::: Material to process :::

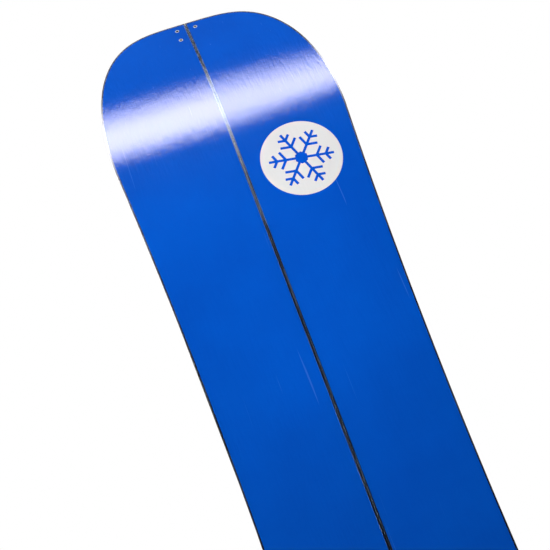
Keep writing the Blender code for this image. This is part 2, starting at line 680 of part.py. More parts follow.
def build_half(side, word):
    layers = ski_layers(side, word)
    cut_layers(side, word, layers)
    for end, place in ((1, "tip"), (-1, "tail")):
        rail(f"{word}_{place}_rail", side * RAIL_X, end * RAIL_S)
        slider(f"{word}_{place}_slider", side * RAIL_X, end * RAIL_S)
        outline = tongue_outline(side) if side == end else fork_outline(side)
        hook_plate(f"{word}_{place}_hook", side, end * HOOK_S, outline)
        for k, at in enumerate(hook_screw_frames(side, end * HOOK_S), 1):
            screw(f"{word}_{place}_hook_screw_{k}", at)
    for k, (x, s) in enumerate(INSERT_SPOTS, 1):
        touring_insert(f"{word}_touring_insert_{k}", side * x, s)
    return layers


def build_end(end, place):
    clip(f"{place}_clip", end)
    pivot_rivet(f"{place}_clip_rivet", end)
    receiver(f"{place}_receiver", end)
    for k, e in enumerate(RECEIVER_RIVET_E, 1):
        flush_rivet(f"{place}_receiver_rivet_{k}", end, e)


right = build_half(1, "right")
build_half(-1, "left")
disc_inlay(right["base_sheet"])
build_end(1, "tip")
build_end(-1, "tail")
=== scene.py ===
"""Looks for the splitboard: smooth, finely finished pieces in place of the faceted working solids.

Everything is in metres in the row frame: +Z towards the tip, +Y from base to deck, the seam at x = 0. Layered
pieces are drawn on the unrolled board as (x, s, d), across, along the base and up from it, and bend() lays
them on the profile.
"""

import math

import bmesh
import bpy
from mathutils import Euler, Matrix, Vector

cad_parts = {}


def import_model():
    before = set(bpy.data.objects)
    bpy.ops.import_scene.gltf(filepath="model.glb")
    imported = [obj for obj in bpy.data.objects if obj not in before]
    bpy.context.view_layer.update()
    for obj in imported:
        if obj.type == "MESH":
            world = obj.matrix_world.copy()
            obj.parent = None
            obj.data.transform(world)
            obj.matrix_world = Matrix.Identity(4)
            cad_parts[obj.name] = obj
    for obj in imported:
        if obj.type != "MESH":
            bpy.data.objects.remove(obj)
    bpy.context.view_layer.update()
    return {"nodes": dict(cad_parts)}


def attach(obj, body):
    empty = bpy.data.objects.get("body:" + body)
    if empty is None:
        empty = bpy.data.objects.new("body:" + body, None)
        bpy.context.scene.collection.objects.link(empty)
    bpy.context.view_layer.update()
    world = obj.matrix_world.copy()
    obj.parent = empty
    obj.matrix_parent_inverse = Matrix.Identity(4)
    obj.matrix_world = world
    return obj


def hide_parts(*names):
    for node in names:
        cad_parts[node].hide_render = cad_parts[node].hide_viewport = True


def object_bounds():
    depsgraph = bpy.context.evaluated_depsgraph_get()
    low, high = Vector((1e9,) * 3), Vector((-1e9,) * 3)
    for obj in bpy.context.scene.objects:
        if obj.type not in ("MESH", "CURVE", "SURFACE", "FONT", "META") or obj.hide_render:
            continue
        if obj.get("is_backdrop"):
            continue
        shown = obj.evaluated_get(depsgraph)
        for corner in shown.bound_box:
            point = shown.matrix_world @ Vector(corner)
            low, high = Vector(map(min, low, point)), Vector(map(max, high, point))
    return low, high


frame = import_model()
NODES = frame["nodes"]
MM = 0.001

# ---------------------------------------------------------------- dimensions, as in the working solids

HALF_LENGTH = 795 * MM
WAIST_HALF, WAIST_AT, SIDECUT_RADIUS = 128 * MM, -20 * MM, 7.62
NOSE_HALF, NOSE_LENGTH = 151 * MM, 225 * MM
TAIL_HALF, TAIL_LENGTH = 149.5 * MM, 207 * MM
NOSE_POWERS = (1.89, 3.87)
END_POINTS, END_CROWDING = 56, 1.6

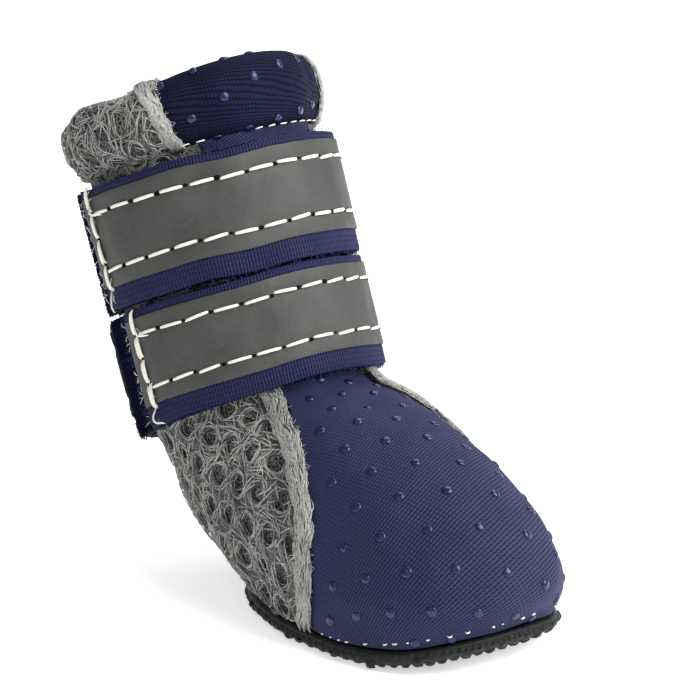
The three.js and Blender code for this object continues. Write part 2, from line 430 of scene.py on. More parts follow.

:::

> _Task requirements_
Taking the lines above, repeat exactly those from the line that contains "for k, at in" through the line that contains "obj.parent = None", and both of those lines as well. Include nothing else.

> _Solution below_
        for k, at in enumerate(hook_screw_frames(side, end * HOOK_S), 1):
            screw(f"{word}_{place}_hook_screw_{k}", at)
    for k, (x, s) in enumerate(INSERT_SPOTS, 1):
        touring_insert(f"{word}_touring_insert_{k}", side * x, s)
    return layers


def build_end(end, place):
    clip(f"{place}_clip", end)
    pivot_rivet(f"{place}_clip_rivet", end)
    receiver(f"{place}_receiver", end)
    for k, e in enumerate(RECEIVER_RIVET_E, 1):
        flush_rivet(f"{place}_receiver_rivet_{k}", end, e)


right = build_half(1, "right")
build_half(-1, "left")
disc_inlay(right["base_sheet"])
build_end(1, "tip")
build_end(-1, "tail")
=== scene.py ===
"""Looks for the splitboard: smooth, finely finished pieces in place of the faceted working solids.

Everything is in metres in the row frame: +Z towards the tip, +Y from base to deck, the seam at x = 0. Layered
pieces are drawn on the unrolled board as (x, s, d), across, along the base and up from it, and bend() lays
them on the profile.
"""

import math

import bmesh
import bpy
from mathutils import Euler, Matrix, Vector

cad_parts = {}


def import_model():
    before = set(bpy.data.objects)
    bpy.ops.import_scene.gltf(filepath="model.glb")
    imported = [obj for obj in bpy.data.objects if obj not in before]
    bpy.context.view_layer.update()
    for obj in imported:
        if obj.type == "MESH":
            world = obj.matrix_world.copy()
            obj.parent = None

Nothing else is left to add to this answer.